I currently live in Baltimore, a mere block from Inner Harbor. Amidst the amazing history of the area, the culture of the inhabitants and the views of a city built near the water, there lays a darker side. The Chesapeake Bay is in a truly sad state. One does not need to do anything beyond peer into the turbid waters surrounding downtown to see nothing but trash and black, polluted water to realize that there is an epic problem.
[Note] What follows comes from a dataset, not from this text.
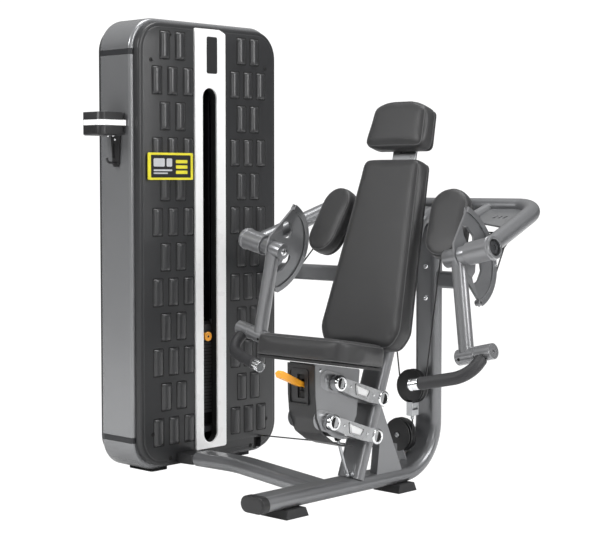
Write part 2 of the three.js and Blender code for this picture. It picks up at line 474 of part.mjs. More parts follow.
const stem = cut(rod([STACK_X, STACK_Y, 187], [STACK_X, STACK_Y, 520], STEM_R, 16), rod([STACK_X + 5, STACK_Y, PIN_Z], [STACK_X + 30, STACK_Y, PIN_Z], 5.5, 14));
part('top_plate_and_stem', union(cut(plate(12), ...verticalBores(400, 600, false)), stem, rod([STACK_X, STACK_Y, 510], [STACK_X, STACK_Y, 532], 20, 16), rod([STACK_X, STACK_Y, 530], [STACK_X, STACK_Y, HEAD_TOP], 8, 14)), 'iron');
part('selector_pin', union(rod([STACK_X + 6, STACK_Y, PIN_Z], [-812, STACK_Y, PIN_Z], 5, 14), rod([-820, STACK_Y, PIN_Z], [-792, STACK_Y, PIN_Z], 13, 18, 11.5)), 'orange');
part('stack_buffer', cut(inXY(rounded(-932, -868, STACK_Y - 147, STACK_Y + 147, 12, 3), BAND_LOW + BAND_T + 0.3, STACK_Z - 0.3, 0), ...verticalBores(100, 200, false)), 'rubber');

// ------------------------------------------------------------------- pulleys
const unitY = [0, 1, 0], unitX = [1, 0, 0];
part('tower_top_pulley_front', pulley(T1.centre, unitX, 52, 44.6, 22, 8), 'black');
part('tower_top_pulley_rear', pulley(T2.centre, unitX, 52, 44.6, 22, 8), 'black');
part('tower_low_pulley', pulley(L1.centre, lowAxis, 34, 27.1, 20, 6), 'black');
part('base_pulley', pulley(B1.centre, V(B1.axis).y < 0 ? V(B1.axis).negate().toArray() : B1.axis, 59, 49.3, 22, 8, 14), 'black');
part('right_corner_pulley', pulley(CR.centre, CR.axis, 41, 35.1, 20, 8), 'black');
part('left_corner_pulley', pulley(CL.centre, CL.axis, 41, 35.1, 20, 8), 'black');
part('right_guide_pulley', pulley(MR.centre, MR.axis, 43, 37.1, 20, 8), 'black');
part('left_guide_pulley', pulley(ML.centre, ML.axis, 43, 37.1, 20, 8), 'black');
part('floating_pulley', pulley(FLOAT, unitY, 59, 49.3, 24, 8, 14), 'black');
const cheek = (y) => union(inXZ([[-12, BLOCK_Z], [12, BLOCK_Z], [12, 300], [-12, 300]], y, y + 4), rod([0, y, FLOAT[2]], [0, y + 4, FLOAT[2]], 56, 18));
part('floating_block', union(cheek(FLOAT[1] + 14.5), cheek(FLOAT[1] - 18.5), rod([0, FLOAT[1] - 21, FLOAT[2]], [0, FLOAT[1] + 21, FLOAT[2]], 8, 12),
  box(-12, 12, FLOAT[1] - 16, FLOAT[1] + 16, BLOCK_Z, BLOCK_Z + 20)), 'black');

// -------------------------------------------------------------------- cables
part('arm_cable', sweep(armCablePath, ring(CABLE_R, 6)), 'cable');
part('stack_cable', sweep(stackRun.points, ring(CABLE_R, 6)), 'cable');

// ---------------------------------------------------------------- arm levers
const inCam = (pts, t0, t1, bevel = 0, holes = []) => place(slab(poly(pts, holes), t1 - t0, bevel), hubAt(t0), [0, 1, 0], B);
const camPlate = inCam([...arc(0, 0, 160, -71, 64, 8), [-24, 42], [-34, 0], [-24, -30]], CAM_T - 4, CAM_T + 4);
const camRim = cut(inCam([...arc(0, 0, CAM_R, -71, 64, 10), ...arc(0, 0, 152, 64, -71, 8)], CAM_T - 9, CAM_T + 9),
  inCam([...arc(0, 0, CAM_R + 10, -76, 70, 6), ...arc(0, 0, CAM_GROOVE, 70, -76, 10)], CAM_T - 3.6, CAM_T + 3.6));
const hubParts = [rod(hubAt(-98), hubAt(-10), 28.5, 12), rod(hubAt(-30), hubAt(84), 17, 12), rod(hubAt(80.5), hubAt(88), 22, 12), rod(hubAt(-104), hubAt(-97), 10, 12)];
const bossTip = rod(hubAt(CAM_T - 9, 49, -150), hubAt(CAM_T + 9, 49, -150), 9, 8);
const crossAt = (t, y = 0, h = 0) => [CROSS[0] + A[0] * t + B[0] * h, CROSS[1] + y, CROSS[2] + A[2] * t + B[2] * h];
let arm = union(camPlate, camRim, ...hubParts, bossTip, rod(hubAt(-52, -2, -12), crossAt(-34, 1, 10), 24, 12), rod(crossAt(-66), crossAt(8), 25, 12));
const SWIVEL_R = 12, SWIVEL_BORE = (SWIVEL_R + 0.06) / Math.cos(Math.PI / 12);
const camHoleUp = inCam(soft([[31, 62, 8], [43, 36, 5], [74, 32, 8], [82, 60, 12], [58, 92, 12], [30, 96, 8]]), CAM_T - 20, CAM_T + 20);
const camHoleLow = inCam(soft([[66, -24, 8], [92, -27, 5], [90, -50, 12], [62, -82, 14], [36, -92, 6], [34, -70, 6], [54, -55, 12]]), CAM_T - 20, CAM_T + 20);
arm = cut(arm, camHoleUp, camHoleLow,
  rod(crossAt(-80), crossAt(20), SWIVEL_BORE, 12));
part('right_arm', arm, 'frame');
part('left_arm', mirrorX(arm), 'frame');

// swivelling handles: collar and shaft in the cross tube, bent bar, bright end
const barRoute = route([crossAt(36), [523, 404, 462], [334, 362, 422]], [0, 78, 0], 5).points;
const barEnd = barRoute[barRoute.length - 1], barDir = barEnd.clone().sub(barRoute[barRoute.length - 2]).normalize();
const tip = barEnd.clone().addScaledVector(barDir, 9), capStart = barEnd.clone().addScaledVector(barDir, -22);
const handle = union(sweep(barRoute, ring(12.5, 10)), rod(crossAt(8.4), crossAt(70), 25, 12), rod(crossAt(-60), crossAt(20), SWIVEL_R, 12), rod(capStart.toArray(), tip.toArray(), 18.5, 12));
part('right_handle', handle, 'chrome');
part('left_handle', mirrorX(handle), 'chrome');
const gripPoints = barRoute.slice();
const firstDir = barRoute[1].clone().sub(barRoute[0]).normalize();
gripPoints[0] = barRoute[0].clone().addScaledVector(firstDir, 27);
gripPoints[gripPoints.length - 1] = barEnd.clone().addScaledVector(barDir, -22.6);
const grip = sweep(gripPoints, ring(20, 12), [ring(13.5, 10).reverse()]);
part('right_grip', grip, 'rubber');
part('left_grip', mirrorX(grip), 'rubber');

// ---------------------------------------------------------------------- seat
const ST = THREE.MathUtils.degToRad(9.5);
const seatV = [0, Math.cos(ST), -Math.sin(ST)], seatN = [0, Math.sin(ST), Math.cos(ST)];
const seatO = add3([0, 190, 552], seatN, -70);
const seatShape = soft([[-186, 0, 60], [186, 0, 60], [196, 90, 60], [150, 276, 40], [-150, 276, 40], [-196, 90, 60]], 4);
part('seat_pad', place(slab(poly(seatShape), 78, 12, 1), seatO, [1, 0, 0], seatV), 'upholstery');
const seatUnder = (y) => seatO[2] + (y - seatO[1]) * (-Math.tan(ST));
const bodyOutline = soft([[221, seatUnder(221) - 0.6, 0], [434, seatUnder(434) - 0.6, 8], [418, 290, 24], [388, 240, 24], [345, 221, 20], [305, 233, 20], [262, 262, 20], [231, 305, 20], [223, 371, 20]], 2);
const cavity = [[230, seatUnder(230) - 7, 0], [470, seatUnder(470) - 7, 0], [470, 180], [328, 180], [296, 250], [256, 290], [240, 318], [232, 371]];
let carriage = cut(inYZ(bodyOutline, -55, 55), inYZ(cavity, -50, 50));
carriage = union(carriage, acrossX(UF, -57, 57, 24), acrossX(LF, -57, 57, 24));
carriage = cut(carriage, acrossX(UF, -70, 70, BORE_R), acrossX(LF, -70, 70, BORE_R), box(-9.5, 9.5, 205, 240, 384, 424));
part('seat_carriage', carriage, 'frame');
const shroudOut = soft([[213, 472, 0], [215, 370, 30], [222, 300, 30], [248, 250, 30], [300, 215, 20], [345, 198, 20], [396, 192, 0]], 4);
const shroudIn = soft([[218, 472, 0], [220, 370.5, 30], [226.9, 302, 30], [251.8, 253.6, 30], [302.2, 219.6, 30], [346.2, 203, 20], [396, 197, 0]], 4).reverse();
let shroud = inYZ([...shroudOut, ...shroudIn], -58, 58);
shroud = cut(shroud, box(-15, 15, 200, 236, 363, 439), box(3, 37, 345, 420, 180, 235), carriage, place(slab(poly([[-200, -50], [200, -50], [200, 300], [-200, 300]]), 60), add3(seatO, seatN, -0.4), [1, 0, 0], seatV));
part('seat_shroud', shroud, 'black');
const LEVER = [244, 400];
const lever = union(
  inYZ(soft([[240, 392, 3], [246, 405, 3], [122, 455, 5], [112, 449, 4], [116, 439, 4]], 2), -7, 7, 1.5),
  acrossX(LEVER, -20, 20, 4, 12));
part('seat_lever', cut(lever, box(-30, 30, 258, 400, 300, 500)), 'orange');

const linkSide = (r0, r1, lo, hi) => {
  const dy = r1[0] - r0[0], dz = r1[1] - r0[1], l = Math.hypot(dy, dz), u = [dy / l, dz / l], n = [-u[1], u[0]];
  const P = (s, t) => [r0[0] + u[0] * s + n[0] * t, r0[1] + u[1] * s + n[1] * t];
  const bodyPts = soft([[0, -21], [l, -21], [l, 21], [l * 0.62, 27], [l * 0.3, 27], [0, 21]].map(([s, t]) => [...P(s, t), 6]), 1);
  const win = soft([[l * 0.34, -8], [l * 0.66, -12], [l * 0.6, 13], [l * 0.38, 13]].map(([s, t]) => [...P(s, t), 3]), 1);
  return cut(union(inYZ(bodyPts, lo + 3, hi - 3), acrossX(r0, lo, hi, 26), acrossX(r1, lo, hi, 26)), inYZ(win, lo - 10, hi + 10),
    acrossX(r0, hi > 0 ? hi - 8 : lo - 10, hi > 0 ? hi + 10 : lo + 8, 15, 12), acrossX(r1, hi > 0 ? hi - 8 : lo - 10, hi > 0 ? hi + 10 : lo + 8, 15, 12));
};
const seatLink = (rear, front) => union(linkSide(rear, front, 60, 86), linkSide(rear, front, -86, -60), acrossX(rear, -70, 70, SHAFT_R), acrossX(front, -70, 70, SHAFT_R));
part('upper_seat_link', seatLink(UR, UF), 'cast');
// the lower link's front shaft is two short stubs that stop outside the carriage bosses
const lowLink = union(linkSide(LR, LF, 60, 86), linkSide(LR, LF, -86, -60), acrossX(LR, -70, 70, SHAFT_R), acrossX(LF, -70, 70, SHAFT_R - 1.5));
part('lower_seat_link', lowLink, 'cast');

// gas spring between the post and the carriage
const G0 = [412, 92], G1 = [318, 352], GAS_X = 20;
const gl = Math.hypot(G1[0] - G0[0], G1[1] - G0[1]), gu = [(G1[0] - G0[0]) / gl, (G1[1] - G0[1]) / gl];
const onGas = (s) => [GAS_X, G0[0] + gu[0] * s, G0[1] + gu[1] * s];
part('gas_spring_rod', union(rod(onGas(0), onGas(190), 5, 12), new THREE.SphereGeometry(8, 10, 7).translate(GAS_X, G0[0], G0[1])), 'chrome');
const gasTube = cut(rod(onGas(gl - 148), onGas(gl - 4), 11, 16), rod(onGas(gl - 160), onGas(gl - 14), 5.6, 12));
part('gas_spring_cylinder', union(gasTube, rod(onGas(gl - 8), onGas(gl + 2), 7, 12), acrossX(G1, -49.6, 49.6, 6, 14)), 'black');

export default group;
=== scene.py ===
import json
import math
import bpy
import bmesh
from mathutils import Matrix, Vector
from mathutils.bvhtree import BVHTree
from mathutils.geometry import tessellate_polygon


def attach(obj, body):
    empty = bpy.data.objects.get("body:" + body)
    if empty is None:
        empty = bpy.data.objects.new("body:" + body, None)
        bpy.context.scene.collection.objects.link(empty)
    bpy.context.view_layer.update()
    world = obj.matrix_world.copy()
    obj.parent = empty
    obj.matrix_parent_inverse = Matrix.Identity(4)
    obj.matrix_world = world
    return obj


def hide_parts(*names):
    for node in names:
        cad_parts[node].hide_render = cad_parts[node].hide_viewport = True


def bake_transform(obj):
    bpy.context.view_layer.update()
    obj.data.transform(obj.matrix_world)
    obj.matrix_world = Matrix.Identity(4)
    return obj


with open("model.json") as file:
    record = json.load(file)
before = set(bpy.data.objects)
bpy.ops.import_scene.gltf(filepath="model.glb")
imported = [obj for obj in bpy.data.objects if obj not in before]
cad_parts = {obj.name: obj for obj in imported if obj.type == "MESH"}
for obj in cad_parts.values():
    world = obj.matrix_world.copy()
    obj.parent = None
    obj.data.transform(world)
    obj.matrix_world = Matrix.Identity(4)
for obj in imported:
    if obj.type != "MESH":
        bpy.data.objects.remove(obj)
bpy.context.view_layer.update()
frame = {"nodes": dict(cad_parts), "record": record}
OFF = Vector((227.64, -458.0, 0.0))          # working frame (mm) to the part's frame


def W(p):
    return (Vector(p) + OFF) / 1000.0


# ------------------------------------------------------------------ materials
MATS = {}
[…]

I spent some time on a research vessel with the National Aquarium over the summer taking salinity, turbidity, bottom samples and disolved oxygen readings throughout the Harbor area. What we found was depressing. We used a dredge to sample the bottom of the bay in about 10 different locations. At every single location the 'bottom grab' yielded nothing but a foul-smelling black sludge comprised of sediment, particulate run-off and decaying organic matter. Not one sign of life. Each grab also yielded bits of trash, it never failed. On one of the days, our dissolved oxygen readings in all 10 locations were not high enough to support life. They were barely viable on the other days. Visibility in the harbor area is limited to inches. A few times a year, algea blooms from the phosphate and nitrogen runoff surging into the bay each time it rains are responsible for massive fish kills in the downtown area. Also, Mahogany Tides surge throughout the upper bay on a regular basis. This is when the water turns a bright brown color due to another type of algea bloom. The Striped Bass, or rockfish as they are called here, is one of the only species that has recieved a passing grade in the past two years. However, there are none to be found in the harbor area. The famous Maryland Blue Crab is in dire straights with severe moratoriums on harvesting. Oysters, the keystone of the ecosystem for their filtering ability, are essentially gone.
The Chesapeake Bay Foundation, the Maryland Department of Natural Resources and Save the Bay have numerous programs aimed at tackling this issue. In my science classroom we have grown and planted approximately 10sq ft of submerged aquatic vegetation in the past two years, to act as a run-off fence and protect the precious oysters from sediment pollution. The annual Chesapeake Bay report card has shown that oysters are at less than 1% of historic levels and everything from submerged vegetation to plankton has received failing grades.
In spite of all of this, in the Baltimore area there is at least one freshwater fly fishing location that can truly take your breath away and redeem a spirit beat down by the state of the Bay. It is a section of the Gunpowder River, directly below Pretty Boy Reservoir. Recent electroshocking has yielded estimates of more than 4900 naturalized brown trout per mile in this section. Fingerling 'bows are stocked each year but it appears most are devoured by the resident brown population. There are also a precious few Kamloops rainbows in there that can get massive. The fish are naturally reproducing, healthy and plentiful.
The river itself is magnificent. As a tailwater is flows flat for about 3\4 of a mile before entering a section, about another 1 mile long, filled with deep plunge pools, boulders, waterfalls, riffles and smart-as-hell brown trout. Herons, beavers, muskrat, epic hatches and fellow fishermen can be observed on any given day.
As I arrived there on Saturday for my first trip this year I was hopeful. I had had luck there in the past and the browns were gorgeous. I fished in the 70degree weather for about 3 hours with no luck, however, before I tied on a size 22 RS2. On my first cast, a 7 inch brown took it from a deep, dark plunge pool. I had a toothy grin as I brought the fish to hand. Crouching down to take out the barbless hook I was mesmerized at the coloration on this tiny fish. It appeared like a vein of gold mined from the black granite boulder I was huddled over. I stared for a few seconds, then gently released the fish.
Although she was the only one I landed that day, seeing a healthy, vibrant trout in as wild a setting as the Gunpowder, surrounded by murmuring whitewater and all of the potentials left un-mined from this particular pool, I forgot for a second that I was a short drive from a smoldering metropolis mired in an uphill battle to save the ecosystem and waterway it has been built upon.